I used DADA2 to denoise our sequences and conduct preliminary analyses. One concern we have had in this process is that we are using DADA2 to evaluate sequencing error across very different types of samples (from very low diversity (1-10 ASVs expected, but with high read abundance) to high diversity (1,000-10,000’s of ASVs expected, with variable read abundance)). It looks like the Extreme Mock Community examined in the DADA2 paper could be a somewhat close, although conservative, example of our dataset. I was wondering if you foresee DADA2 having any trouble with our dataset and should we remove the culture samples from the dataset before running the denoising step? Or, are there any particular parameters (e.g. omega A) you might recommend we change to help DADA2 handle this variation in expected ASV diversity and more specifically how we should change these?

Any guidance would be greatly appreciated! Thank you!

benjjneb commented 5 years ago

The most important questions is: Were all samples processed in identical fashion? In particular, were the PCR, library preparation and sequencing performed identically across all samples?

If the answer to that is yes, you should be fine to process the samples together even if they have very different underlying community distribution. Fundamentally, DADA2 is modeling the error process and as long as the error process is consistent it should work well across different sample types.

The one practical consideration we have noticed is that estimation of the error model is easier on low-medium diversity samples than on very high diversity samples, so that may be something to consider (i.e. running learnErrors on the lower diversity samples).

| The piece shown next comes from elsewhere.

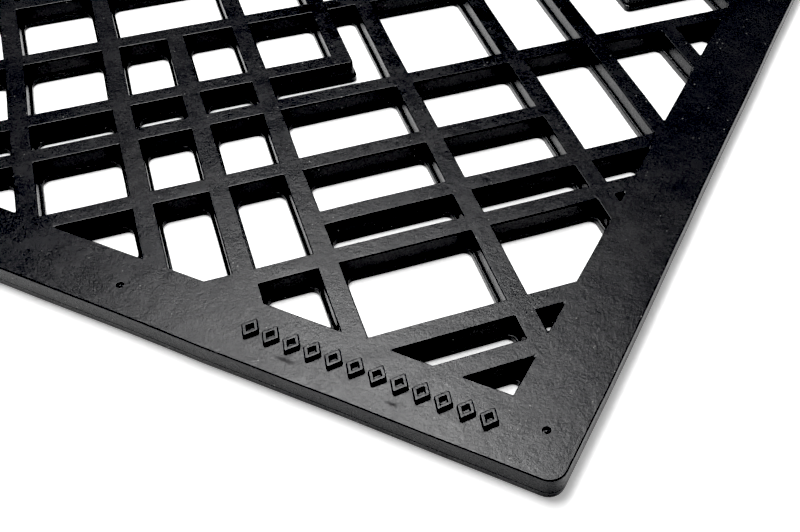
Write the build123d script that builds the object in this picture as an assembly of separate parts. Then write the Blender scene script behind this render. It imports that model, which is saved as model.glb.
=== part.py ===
"""Moulded rubber door mat: a flat frame filled with a lattice of diagonal bars.

Frame: millimetres, +Z up, origin at the middle of the mat on the floor, X along the long side.
The lattice is laid out in its own axes, turned 45 degrees about the front right corner of the
mat: "along" runs to the rear right and "across" runs to the rear left. A rising bar lies at a
fixed distance across, a falling bar at a fixed distance along.
"""
from build123d import *
import os
from math import sqrt

# Driving dimensions.
LENGTH = 750.0
WIDTH = 450.0
HEIGHT = 10.0
CORNER_RADIUS = 6.0
LONG_RAIL_WIDTH = 25.0
SHORT_RAIL_WIDTH = 26.5
BAR_WIDTH = 8.0
FLANGE = 1.2            # how far the foot of a wall stands out from its top edge
FLANGE_HEIGHT = 3.0
LOZENGE_COUNT = 12
LOZENGE_PITCH = 8.0
LOZENGE_WIDTH = 7.0
LOZENGE_LENGTH = 9.0
LOZENGE_STROKE = 1.7
LOZENGE_RAISE = 1.5
LOZENGE_ROW_END = 26.0  # from the right edge of the mat to the row's right end
LOZENGE_ROW_Y = 13.0    # from the front edge of the mat to the row's centre line

# Centre line of each rising bar, measured across, with the falling bars that it stops at.
# None means that the bar runs on to the frame.
RISING_BARS = [
    (52.8, None, None),
    (71.5, None, None),
    (116.0, None, None),
    (137.0, -42.0, None),
    (170.0, None, 66.6),
    (210.5, None, None),
    (234.0, None, -5.0),
    (245.0, 142.0, None),
    (278.5, None, None),
    (325.5, None, None),
    (346.0, None, 142.0),
    (388.0, -300.0, None),
    (409.0, None, None),
    (443.0, None, 105.0),
    (484.0, None, None),
    (505.0, -343.0, None),
    (549.0, None, -42.0),
    (582.0, None, None),
    (623.0, None, None),
    (644.0, -239.0, None),
    (686.0, None, None),
    (718.0, None, None),
    (760.0, None, None),
    (782.0, None, None),
]
# Centre line of each falling bar, measured along, with the rising bars that it stops at.
FALLING_BARS = [
    (262.0, None, None),
    (223.0, None, None),
    (183.0, None, None),
    (142.0, 245.0, None),
    (142.0, None, 210.5),
    (105.0, None, None),
    (66.6, None, None),
    (15.5, None, None),
    (-5.0, 234.0, None),
    (-42.0, None, None),
    (-71.0, None, 278.5),
    (-99.2, None, None),
    (-139.5, None, None),
    (-165.0, 234.0, None),
    (-206.0, None, None),
    (-239.0, None, 644.0),
    (-280.0, None, None),
    (-300.0, 388.0, 582.0),
    (-343.0, None, None),
    (-376.0, None, None),
    (-396.0, None, 484.0),
    (-437.0, None, None),
    (-470.0, None, None),
]

OPEN_LENGTH = LENGTH - 2 * SHORT_RAIL_WIDTH
OPEN_WIDTH = WIDTH - 2 * LONG_RAIL_WIDTH
REACH = LENGTH + WIDTH          # longer than any bar
UPPER_HEIGHT = HEIGHT - FLANGE_HEIGHT
FLANGED_WIDTH = BAR_WIDTH + 2 * FLANGE
LATTICE = Location((LENGTH / 2, -WIDTH / 2, 0), (0, 0, 45))


def span(start, end, width):
    """The first and last place of a bar's strip, past the centre line of the bar it stops at."""
    low = -REACH if start is None else start - width / 2
    high = REACH if end is None else end + width / 2
    return low, high


def rising_strip(bar, width):
    across, start, end = bar
    low, high = span(start, end, width)
    return LATTICE * Pos((low + high) / 2, across) * Rectangle(high - low, width)


def falling_strip(bar, width):
    along, start, end = bar
    low, high = span(start, end, width)
    return LATTICE * Pos(along, (low + high) / 2) * Rectangle(width, high - low)


def stack(lower, upper):
    """One solid from the outline of its flanged foot and the outline of its upper part."""
    foot = extrude(lower, FLANGE_HEIGHT)
    top = Pos(0, 0, FLANGE_HEIGHT) * extrude(upper, UPPER_HEIGHT)
    return foot + top


def rising_bar(bar):
    """Continuous at the foot, notched from above where the falling bars pass over."""
    lower = rising_strip(bar, FLANGED_WIDTH) & opening(FLANGE)
    upper = rising_strip(bar, BAR_WIDTH) & opening(0)
    upper -= [falling_strip(other, BAR_WIDTH) for other in FALLING_BARS]
    return stack(lower, upper)


def falling_bar(bar):
    """Continuous at the top, notched from below where the rising bars pass under."""
    lower = falling_strip(bar, FLANGED_WIDTH) & opening(FLANGE)
    lower -= [rising_strip(other, FLANGED_WIDTH) for other in RISING_BARS]
    upper = falling_strip(bar, BAR_WIDTH) & opening(0)
    return stack(lower, upper)


def opening(inset):
    """The lattice's place inside the frame."""
    return Rectangle(OPEN_LENGTH - 2 * inset, OPEN_WIDTH - 2 * inset)


def long_rail(side):
    """The front (-1) or rear (+1) rail, which holds both of its corners."""
    outline = RectangleRounded(LENGTH, WIDTH, CORNER_RADIUS)
    middle = side * (WIDTH - LONG_RAIL_WIDTH) / 2
    upper = outline & (Pos(0, middle) * Rectangle(LENGTH, LONG_RAIL_WIDTH))
    ledge = Pos(0, side * (OPEN_WIDTH - FLANGE) / 2) * Rectangle(OPEN_LENGTH - 2 * FLANGE, FLANGE)
    return stack(upper + ledge, upper)


def short_rail(side):
    """The left (-1) or right (+1) rail, which fits between the long rails."""
    middle = side * (LENGTH - SHORT_RAIL_WIDTH) / 2
    upper = Pos(middle, 0) * Rectangle(SHORT_RAIL_WIDTH, OPEN_WIDTH)
    ledge = Pos(side * (OPEN_LENGTH - FLANGE) / 2, 0) * Rectangle(FLANGE, OPEN_WIDTH)
    return stack(upper + ledge, upper)


def lozenge(width, length):
    return Polygon((-width / 2, 0), (0, -length / 2), (width / 2, 0), (0, length / 2), align=None)


def lozenge_row():
    """A row of raised open lozenges near the right end of the front rail."""
    inset = LOZENGE_STROKE * sqrt(1 / LOZENGE_WIDTH ** 2 + 1 / LOZENGE_LENGTH ** 2)
    hole = lozenge(LOZENGE_WIDTH * (1 - 2 * inset), LOZENGE_LENGTH * (1 - 2 * inset))
    ring = extrude(lozenge(LOZENGE_WIDTH, LOZENGE_LENGTH) - hole, LOZENGE_RAISE)
    last_x = LENGTH / 2 - LOZENGE_ROW_END - LOZENGE_WIDTH / 2
    row_y = -WIDTH / 2 + LOZENGE_ROW_Y
    rings = [Pos(last_x - index * LOZENGE_PITCH, row_y, HEIGHT) * ring for index in range(LOZENGE_COUNT)]
    return Compound(children=rings)


def check_single(name, shape):
    """A member has to come out as one closed solid."""
    count = len(shape.solids())
    if count != 1:
        raise ValueError(f"{name} came out as {count} solids")
    return shape.solid()


def build():
    nodes = {
        "front_rail": check_single("front_rail", long_rail(-1)),
        "rear_rail": check_single("rear_rail", long_rail(1)),
        "left_rail": check_single("left_rail", short_rail(-1)),
        "right_rail": check_single("right_rail", short_rail(1)),
        "lozenge_row": lozenge_row(),
    }
    for number, bar in enumerate(RISING_BARS, start=1):
        name = f"rising_bar_{number:02d}"
        nodes[name] = check_single(name, rising_bar(bar))
    for number, bar in enumerate(FALLING_BARS, start=1):
        name = f"falling_bar_{number:02d}"
        nodes[name] = check_single(name, falling_bar(bar))
    return nodes


os.makedirs("parts", exist_ok=True)
for node, shape in build().items():
    export_step(shape, f"parts/{node}.step")
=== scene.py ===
"""Looks for the moulded rubber door mat.

The whole moulding is built as one surface from the frame's plan, with drafted walls, flanged
feet and rounded edges, and then divided into one closed piece for each CAD node.
"""
import math

import bmesh
import bpy
import numpy as np
from mathutils import Matrix, Vector, noise


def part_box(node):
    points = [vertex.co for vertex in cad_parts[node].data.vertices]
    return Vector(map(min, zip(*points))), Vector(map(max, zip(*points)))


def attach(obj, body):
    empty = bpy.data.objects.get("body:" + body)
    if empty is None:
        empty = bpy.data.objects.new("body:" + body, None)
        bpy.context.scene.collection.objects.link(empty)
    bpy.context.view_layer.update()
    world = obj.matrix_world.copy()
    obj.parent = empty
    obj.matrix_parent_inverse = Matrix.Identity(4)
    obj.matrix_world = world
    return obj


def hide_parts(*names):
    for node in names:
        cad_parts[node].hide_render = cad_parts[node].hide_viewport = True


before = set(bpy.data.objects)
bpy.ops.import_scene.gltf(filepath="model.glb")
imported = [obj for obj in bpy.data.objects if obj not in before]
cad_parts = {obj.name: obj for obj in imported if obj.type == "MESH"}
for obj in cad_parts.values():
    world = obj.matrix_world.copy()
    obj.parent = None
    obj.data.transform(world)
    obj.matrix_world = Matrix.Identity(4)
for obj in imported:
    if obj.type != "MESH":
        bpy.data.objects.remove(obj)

MM = 0.001
SQRT2 = math.sqrt(2)
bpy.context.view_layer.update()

# ---------------------------------------------------------------- the plan, read from the frame

RISING = sorted(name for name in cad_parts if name.startswith("rising_bar"))
FALLING = sorted(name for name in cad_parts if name.startswith("falling_bar"))
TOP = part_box("front_rail")[1].z
CORNER = Vector((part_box("right_rail")[1].x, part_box("front_rail")[0].y))
REACH = 2.0                 # longer than anything on the mat
UNDER, OVER = -TOP, 2 * TOP  # heights that are clear of the mat
SEAM_SKIN = 0.6 * MM        # how far a cut stays clear of a rounded or drafted wall
SAME_HEIGHT = 0.05 * MM
SAME_PLACE = 0.01 * MM


def lattice(x, y):
    """Lattice axes, turned 45 degrees about the front right corner: (along, across)."""
    dx, dy = x - CORNER.x, y - CORNER.y
    return (dx + dy) / SQRT2, (dy - dx) / SQRT2


def plan(along, across):
    return Vector((CORNER.x + (along - across) / SQRT2, CORNER.y + (along + across) / SQRT2))


def vertices(node):
    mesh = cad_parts[node].data
    points = np.empty(len(mesh.vertices) * 3)
    mesh.vertices.foreach_get("co", points)
    return points.reshape(-1, 3)


def at_height(points, height):
    return points[np.abs(points[:, 2] - height) < SAME_HEIGHT]


def opening_box():
    """Inner edges of the frame at the top: left, front, right, rear."""
    left = at_height(vertices("left_rail"), TOP)[:, 0].max()
    right = at_height(vertices("right_rail"), TOP)[:, 0].min()
    front = at_height(vertices("front_rail"), TOP)[:, 1].max()
    rear = at_height(vertices("rear_rail"), TOP)[:, 1].min()
    return left, front, right, rear


def flange_top(edge):
    """Height of the front rail's flange, from the points along its edge."""
    points = vertices("front_rail")
    return points[np.abs(points[:, 1] - edge) < SAME_PLACE, 2].max()


LEFT, FRONT, RIGHT, REAR = opening_box()
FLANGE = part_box("front_rail")[1].y - FRONT
FLANGE_TOP = flange_top(FRONT + FLANGE)


def inside_opening(point, margin):
    in_x = LEFT + margin < point.x < RIGHT - margin
    return in_x and FRONT + margin < point.y < REAR - margin


class Bar:
    """A bar's strip in plan: its centre line, half width, and where it starts and stops."""

    def __init__(self, node, rising):
        points = vertices(node)
        across_axis = 1 if rising else 0
        foot = np.array([lattice(x, y) for x, y, _ in at_height(points, 0)])
        head = np.array([lattice(x, y) for x, y, _ in at_height(points, TOP)])
        self.node = node
        self.rising = rising
        self.centre = (head[:, across_axis].min() + head[:, across_axis].max()) / 2
        self.half = (head[:, across_axis].max() - head[:, across_axis].min()) / 2
        run = foot[:, 1 - across_axis] if rising else head[:, 1 - across_axis]
        trim = FLANGE if rising else 0
        self.low = self.end(run.min() + trim, -REACH)
        self.high = self.end(run.max() - trim, REACH)

    def end(self, place, beyond):
        """A real end keeps its place; an end cut off by the frame runs on past it."""
        corners = [self.at(place, self.centre + side * self.half) for side in (-1, 1)]
        return place if all(inside_opening(c, MM) for c in corners) else beyond

    def at(self, run, cross):
        return plan(run, cross) if self.rising else plan(cross, run)

    def covers(self, run):
        return self.low <= run <= self.high


RISING_BARS = sorted((Bar(node, True) for node in RISING), key=lambda bar: bar.centre)
FALLING_BARS = sorted((Bar(node, False) for node in FALLING), key=lambda bar: bar.centre)

# ---------------------------------------------------------------- small mesh tools


def mesh_object(name, points, faces):
    mesh = bpy.data.meshes.new(name)
    mesh.from_pydata(points, [], faces)
    mesh.validate()
    obj = bpy.data.objects.new(name, mesh)
    bpy.context.scene.collection.objects.link(obj)
    return obj


def discard(*objects):
    for obj in objects:
        bpy.data.objects.remove(obj)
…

tucker4 commented 5 years ago

Thank you for your helpful response, I will look into the learnErrors.

For the most part, the samples were prepared in an identical fashion. The only difference was that the isolates were normalized into one pool (at 240ng each for sample) and the environmental samples normalized into another pool (also at 240ng for each sample), and then we added these two together so that environmental samples were at a high fraction of the final library than the isolates. The goal of this was to increase the number of sequences for environmental samples, given their high diversity, and decrease the number of sequences for the isolates, given their low diversity. Does that make sense? Is this something that could have an influence on denoising?

Thank you very much for your input! Sarah

benjjneb commented 5 years ago

The only difference was that the isolates were normalized into one pool (at 240ng each for sample) and the environmental samples normalized into another pool (also at 240ng for each sample), and then we added these two together so that environmental samples were at a high fraction of the final library than the isolates. The goal of this was to increase the number of sequences for environmental samples, given their high diversity, and decrease the number of sequences for the isolates, given thei

Nope, you should be fine. The "noise" is added by the PCR and sequencing steps, not the normalization step.